When these weapons turn up in destabilizing conflicts, efforts to trace them back to an identifiable source are confounded by the fact that a significant portion of them have ultimate roots in the USSR -- an entity that exists only in history.

“Warsaw Pact weapons have a big role in the illicit arms trade, but tracking individual weapons back to the ultimate source, let alone identifying official complicity in anything illicit, is extremely difficult and can only be done on a case-by-case basis,” says Schroeder.

Tough Break

It is safe to say that Russians do play a role as arms traffickers in Nigeria -- but Moscow cooperation could be minimal, if it exists at all.

“Russians have been very active in the illicit SALW trade to West Africa over the years, not only as suppliers, but also as brokers, financiers, and transporters. I say ‘Russians,’ not the Russian government,” says Kinsella.

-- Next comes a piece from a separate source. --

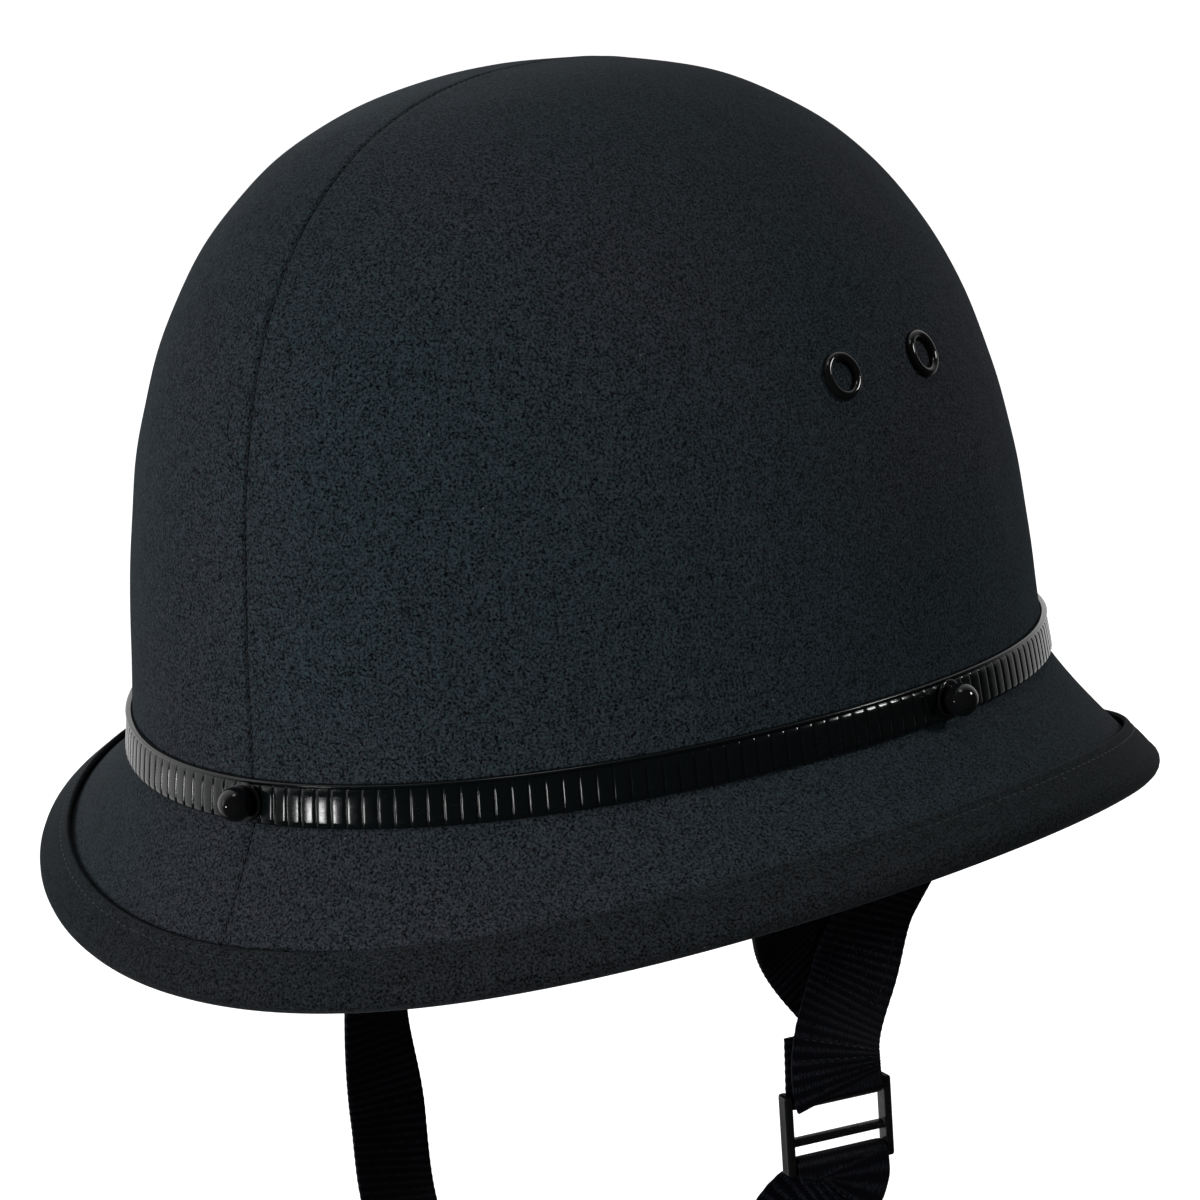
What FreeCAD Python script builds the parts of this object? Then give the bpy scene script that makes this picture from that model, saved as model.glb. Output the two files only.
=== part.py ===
import FreeCAD, Part
import math
import os
import Sketcher

# Cloth-covered riding helmet. Front toward -Y, wearer's left toward +X, +Z up, millimetres.
# The origin is the centre of the head opening, on the plane of the hat band's lower edge.

V = FreeCAD.Vector
UP = V(0, 0, 1)
RING = 36

doc = FreeCAD.newDocument("riding_helmet")
sheet = doc.addObject("Spreadsheet::Sheet", "sizes")

SIZES = {
    # crown
    "crown_half_length": 127.0,
    "crown_half_width": 110.5,
    "crown_height": 159.0,
    "crown_taper": 0.08,
    "crown_egg": 0.033,
    "crown_lean": 4.2,
    "crown_power_side": 2.5,
    "crown_power_end": 4.0,
    "crown_roundness": 2.27,
    "dip_front": 6.6,
    "dip_back": 3.0,
    # brim
    "brim_reach_front": 20.1,
    "brim_reach_side": 29.0,
    "brim_reach_back": 20.2,
    "brim_drop_front": 34.5,
    "brim_drop_side": 20.0,
    "brim_drop_back": 41.7,
    "brim_flare": 0.17,
    # layers
    "cover_thickness": 1.2,
    "glue_line": 0.05,
    "shell_thickness": 3.0,
    "board_thickness": 2.4,
    "collar_height": 13.0,
    "underlay_thickness": 1.0,
    "liner_inset": 10.7,
    "liner_inner": 20.3,
    "liner_step": 14.5,
    "liner_below": 3.0,
    "lining_thickness": 1.0,
    "lining_edge": 33.0,
    "padding_inner": 26.8,
    "padding_top": 29.0,
    "padding_below": 3.0,
    "sweat_thickness": 1.2,
    "sweat_top": 27.5,
    "comfort_thickness": 8.0,
    # trim
    "binding_thickness": 1.5,
    "binding_flange": 10.5,
    "binding_return": 7.0,
    "band_height": 10.2,
    "band_thickness": 2.0,
    # ball studs and nuts
    "stud_height": 5.0,
    "stud_disc_radius": 4.8,
    "stud_disc_thickness": 1.0,
    "stud_neck_radius": 2.2,
    "stud_ball_radius": 3.7,
    "stud_ball_height": 4.3,
    "stud_shank_radius": 1.5,
    "stud_shank_length": 11.4,
    "stud_bore_radius": 1.6,
    "nut_radius": 3.1,
    "nut_thickness": 2.3,
    "nut_gap": 0.1,
    # vents
    "vent_height": 85.3,
    "vent_front": 12.3,
    "vent_rear": 21.3,
    "eyelet_radius": 6.0,
    "eyelet_roll": 1.15,
    "eyelet_barrel": 4.2,
    "eyelet_hole": 3.5,
    "eyelet_depth": 5.1,
    "vent_bore_radius": 4.3,
    "vent_channel_radius": 4.6,
    "vent_pocket_radius": 6.5,
    "vent_pocket_depth": 6.2,
    "washer_radius": 6.0,
    "washer_thickness": 0.8,
    "washer_gap": 0.35,
    # harness
    "webbing_width": 25.0,
    "nape_width": 20.0,
    "webbing_thickness": 1.4,
    "webbing_inset": 8.4,
    "anchor_front": 62.0,
    "anchor_rear": 101.0,
    "anchor_nape": 141.0,
    "anchor_height": 6.0,
    "rivet_radius": 2.0,
    "rivet_head_radius": 3.3,
    "rivet_head_depth": 1.0,
    "rivet_let_in": 0.3,
    "rivet_length": 8.8,
    "rivet_clearance": 0.1,
    "rivet_bore": 2.1,
    "plate_width": 20.0,
    "plate_height": 10.0,
    "plate_thickness": 1.0,
    "plate_gap": 0.15,
    "fold_gap": 1.5,
    "fold_radius": 2.5,
    # slider
    "slider_width": 30.2,
    "slider_height": 21.0,
    "slider_thickness": 2.4,
    "slider_slot_width": 25.8,
    "slider_bar": 2.2,
    "slider_cross_low": -3.3,
    "slider_cross_high": -1.3,
    "slider_rail_thickness": 4.2,
    # buckle
    "buckle_width": 33.0,
    "buckle_thickness": 9.0,
    "socket_length": 25.0,
    "socket_cavity_depth": 15.5,
    "socket_cavity_width": 25.6,
    "socket_cavity_height": 5.2,
    "socket_window_start": 5.0,
    "socket_window_end": 13.0,
    "strap_slot_width": 26.0,
    "strap_slot_length": 4.6,
    "strap_bar": 2.4,
    "tongue_length": 16.0,
    "prong_length": 14.5,
    "prong_width": 3.6,
    "prong_thickness": 4.4,
    "prong_spread": 12.3,
    "guide_length": 10.0,
    "guide_width": 4.0,
    # keeper
    "keeper_length": 8.0,
    "keeper_wall": 1.5,
    "keeper_inner_width": 26.0,
    "keeper_inner_height": 3.7,
}
for row, (alias, value) in enumerate(SIZES.items(), start=1):
    sheet.set("A%d" % row, alias)
    sheet.set("B%d" % row, str(value))
    sheet.setAlias("B%d" % row, alias)
doc.recompute()
sheet.set(sheet.getCellFromAlias("rivet_bore"), "=rivet_radius + rivet_clearance")
doc.recompute()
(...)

“Some government officials may be implicated – some active participants, or some simply willing to look the other way while others do the dirty work – but I doubt that the government is very involved in directing SALW transfers from or through Russian territory.”

As for the 15 crewmembers aboard the Myre Seadiver, their fate is now in the hands of the Nigerian judiciary -- trial will begin on Feb. 25.

The men have some facts going for them. Given the rather small number of rifles reportedly found aboard their vessel, it is possible the weapons were for the crew’s own protection in pirate-infested waters -- or for the protection of other vessels whose operators were clients of Moran. Furthermore, Moran has argued, the Myre Seadiver was only attempting to stop in Lagos to change crew en route to Conakry, Guinea.

But that may not be enough to protect the crew from a conviction -- especially since Nigeria has plenty of motivation to enforce its SALW regulations vigorously.